Jones, now a scholar in residence at the Martin Luther King Jr. Institute at Stanford University, was born in Philadelphia. His mother was a maid and a cook, his father a chauffeur and a gardener. As a boy, he lived in foster homes and then was sent away to a Catholic boarding school in rural Pennsylvania. He studied clarinet at the Juilliard School, graduated from Columbia University and from Boston University School of Law, got married and moved to suburban Los Angeles to practice entertainment law.
Then in 1960, he got a call from a mutual friend, suggesting he help defend King against trumped-up charges of tax evasion. Jones said no, saying he couldn’t leave his wife and young family.
He said he told King himself the same thing when King visited Jones at his home. But the next day, Jones attended Sunday services at a church where King was preaching. The church was in the upscale, heavily black Los Angeles suburb of Baldwin Hills — “like the black Beverly Hills,” he said, recalling a parking lot full of expensive cars.
King preached about the responsibility of black professionals to “the masses of our brothers and sisters who are struggling for civil rights in the South.” A perfect message for this church, Jones thought, as he listened, transfixed, to King’s powerful phrasing and inflection.

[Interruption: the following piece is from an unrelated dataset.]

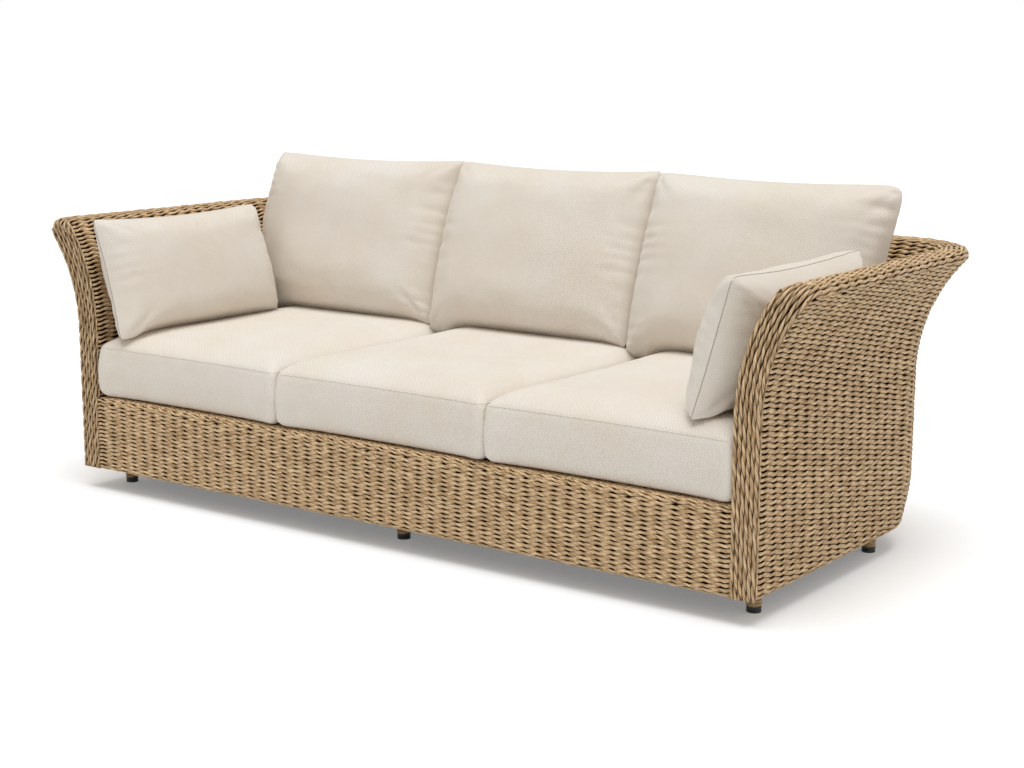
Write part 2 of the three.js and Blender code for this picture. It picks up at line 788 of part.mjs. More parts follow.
/** How far out the inner face of the wall lies at a height; past the rim it goes on at the same slope. */
function innerFace(shape, height) {
  const { inner, inner_radius } = sectionArcs(shape);
  const limit = rim_height - shoulder_radius - shape.flare_start;
  const rise = THREE.MathUtils.clamp(height - shape.flare_start, 0, limit);
  const depth = Math.sqrt(inner_radius ** 2 - rise ** 2);
  const past = Math.max(height - shape.flare_start - limit, 0);
  return inner.x - depth + (past * rise) / depth;
}

/** Presses a point of a soft piece back inside the arms and back. */
function pressed(point) {
  const side = innerFace(sideShape, point.z) - wall_gap;
  const rear = innerFace(rearShape, point.z) - wall_gap;
  const sign = Math.sign(point.x);
  const run = Math.min(Math.abs(point.x), half_width + side) - corner_x;
  const depth = Math.min(point.y, base_depth + rear) - corner_y;
  const reach = corner_radius + Math.min(side, rear) - wall_gap;
  const distance = Math.hypot(run, depth);
  const share = run > 0 && depth > 0 && distance > reach ? reach / distance : 1;
  point.x = sign * (corner_x + run * share);
  point.y = corner_y + depth * share;
  return point;
}

/** Places a leaning cushion on its foot line: along the line, up its height, and out of its face.
 *  Its foot is sunk a little, and pressed flat on the highest part of the seat under it. */
function leaning(foot, half_height, along, up, face, seat_point) {
  const rest = seatTop(seat_point) + soft_gap;
  return (p) => {
    const point = foot.clone().setZ(rest - soft_sink);
    point.addScaledVector(along, p.x).addScaledVector(up, p.y + half_height).addScaledVector(face, p.z);
    pressed(point);
    point.z = Math.max(point.z, rest);
    return point;
  };
}

function backCushions() {
  const half_y = back_cushion_height / 2;
  const up = at(0, Math.sin(back_cushion_lean), Math.cos(back_cushion_lean));
  const front = at(0, -Math.cos(back_cushion_lean), Math.sin(back_cushion_lean));
  const foot_y = inner_back - back_cushion_foot_inset;
  const levels = knifeLevels(back_cushion_thickness, back_cushion_front_share);
  const step = (middle_back_cushion_width + outer_back_cushion_width) / 2 + soft_gap;
  const cushions = [
    ['left', back_cushion_shift - step, outer_back_cushion_width],
    ['middle', back_cushion_shift, middle_back_cushion_width],
    ['right', back_cushion_shift + step, outer_back_cushion_width],
  ];
  cushions.forEach(([word, x, width], i) => {
    const seat_point = at(seatMiddle(i), foot_y - foot_reach, 0);
    const place = leaning(at(x, foot_y, 0), half_y, at(1, 0, 0), up, front, seat_point);
    const solid = softSolid(width / 2, half_y, back_cushion_corner, back_cushion_draw, levels, place);
    add(`back_cushion_${word}`, solid, canvas);
  });
}

function pillows() {
  const half_x = pillow_length / 2;
  const half_y = pillow_height / 2;
  const seat_y = seat_cushion_set_back + seat_cushion_depth / 2;
  const levels = knifeLevels(pillow_thickness, pillow_front_share);
  const inset = half_width - pillow_foot_inset;
  const places = [
    ['left', -1, inset + left_pillow_out, pillow_front_y - left_pillow_forward],
    ['right', 1, inset, pillow_front_y],
  ];
  for (const [word, side, foot_x, front_y] of places) {
    const up = at(side * Math.sin(pillow_lean), 0, Math.cos(pillow_lean));
    const inward = at(-side * Math.cos(pillow_lean), 0, Math.sin(pillow_lean));
    const seat_point = at(side * (foot_x - foot_reach), seat_y, 0);
    const foot = at(side * foot_x, front_y + half_x, 0);
    const place = leaning(foot, half_y, at(0, 1, 0), up, inward, seat_point);
    const solid = softSolid(half_x, half_y, pillow_corner, pillow_draw, levels, place);
    add(`pillow_${word}`, solid, canvas);
  }
}

add('apron_weave', apronWeave(), wicker);
for (const [word, side] of [['left', -1], ['right', 1]]) {
  add(`arm_weave_${word}`, armWeave(side), wicker);
  add(`corner_weave_${word}`, cornerWeave(side), wicker);
  add(`post_band_${word}`, postBand(side), wicker);
  add(`seat_deck_${word}`, seatDeck(side), webbing);
}
add('back_weave', backWeave(), wicker);
baseFrame();
seatFrame();
armPosts();
backPosts();
topRails();
legsAndGlides();
seatCushions();
backCushions();
pillows();

export default sofa;
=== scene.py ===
"""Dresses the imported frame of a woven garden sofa: strands, bands, legs, cushions and the studio round it."""
import json
import math
from contextlib import contextmanager
import bpy
import bmesh
import numpy as np
from bpy.props import FloatProperty, FloatVectorProperty, IntProperty, PointerProperty
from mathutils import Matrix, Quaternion, Vector


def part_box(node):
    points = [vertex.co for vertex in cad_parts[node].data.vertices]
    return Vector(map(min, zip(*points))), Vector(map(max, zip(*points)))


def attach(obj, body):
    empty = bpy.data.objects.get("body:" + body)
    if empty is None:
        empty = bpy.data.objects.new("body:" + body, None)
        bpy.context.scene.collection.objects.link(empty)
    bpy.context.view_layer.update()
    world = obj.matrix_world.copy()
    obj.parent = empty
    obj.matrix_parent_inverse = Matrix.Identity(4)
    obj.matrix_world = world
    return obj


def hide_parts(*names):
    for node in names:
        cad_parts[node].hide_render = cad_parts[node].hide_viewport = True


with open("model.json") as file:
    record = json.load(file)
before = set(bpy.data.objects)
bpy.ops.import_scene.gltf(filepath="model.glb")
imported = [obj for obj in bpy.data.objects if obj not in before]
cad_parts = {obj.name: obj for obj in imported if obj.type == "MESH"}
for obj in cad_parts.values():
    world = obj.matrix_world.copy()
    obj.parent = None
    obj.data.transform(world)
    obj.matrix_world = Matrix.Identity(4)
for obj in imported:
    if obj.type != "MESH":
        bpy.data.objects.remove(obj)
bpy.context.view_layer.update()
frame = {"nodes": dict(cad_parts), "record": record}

bl_info = {
    "name": "Woven garden sofa",
    "version": (1, 0, 0),
    "blender": (4, 5, 0),
    "location": "View3D > Sidebar > Sofa",
    "description": "Builds a woven garden sofa with loose cushions round its packed frame",
    "category": "Add Mesh",
}

# The shell's section and path in mm, as in the solids. Lengths along the sofa's depth start at the arms' front.
HALF_WIDTH = 1050.0
BASE_DEPTH = 915.0
OVERALL_DEPTH = 1031.0
CLEARANCE = 58.0
RIM_HEIGHT = 741.6
ARM_THICKNESS = 63.0
BOTTOM_LIP = 24.0
CORNER_RADIUS = 150.0
ARM_END = 705.0
LEAD = 60.0
NOSE_RADIUS = 18.0
SHOULDER_RADIUS = 30.0
RIM_FLAT = 36.5
DECK = 249.0
FRAME_FRONT = 14.6
CORNER_X = HALF_WIDTH - CORNER_RADIUS
CORNER_Y = BASE_DEPTH - CORNER_RADIUS
INNER_HALF = HALF_WIDTH - ARM_THICKNESS
ARM_SHAPE = {"reach": 90.5, "flare": 450.0, "bottom": 12.0}
REAR_SHAPE = {"reach": 98.0, "flare": 415.0, "bottom": 100.0}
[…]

He later would find that his training as a musician gave him an advantage in writing King’s speeches. “I could hear the rhythmic pattern of his speeches in my ear,” he said.
He sat up straight as King began talking about a “highly gifted attorney,” the child of domestic servants working in a white woman’s house who had sent him away as a child so that his life would be easier than theirs. “I’m afraid that this gifted young man has forgotten from whence he came,” King preached.
“I was not called to the movement at all,” Jones said. Instead, he was personally recruited. “I’m proud of it,” he said. “I’m proud that.
I had the good sense to abandon my self-centeredness.”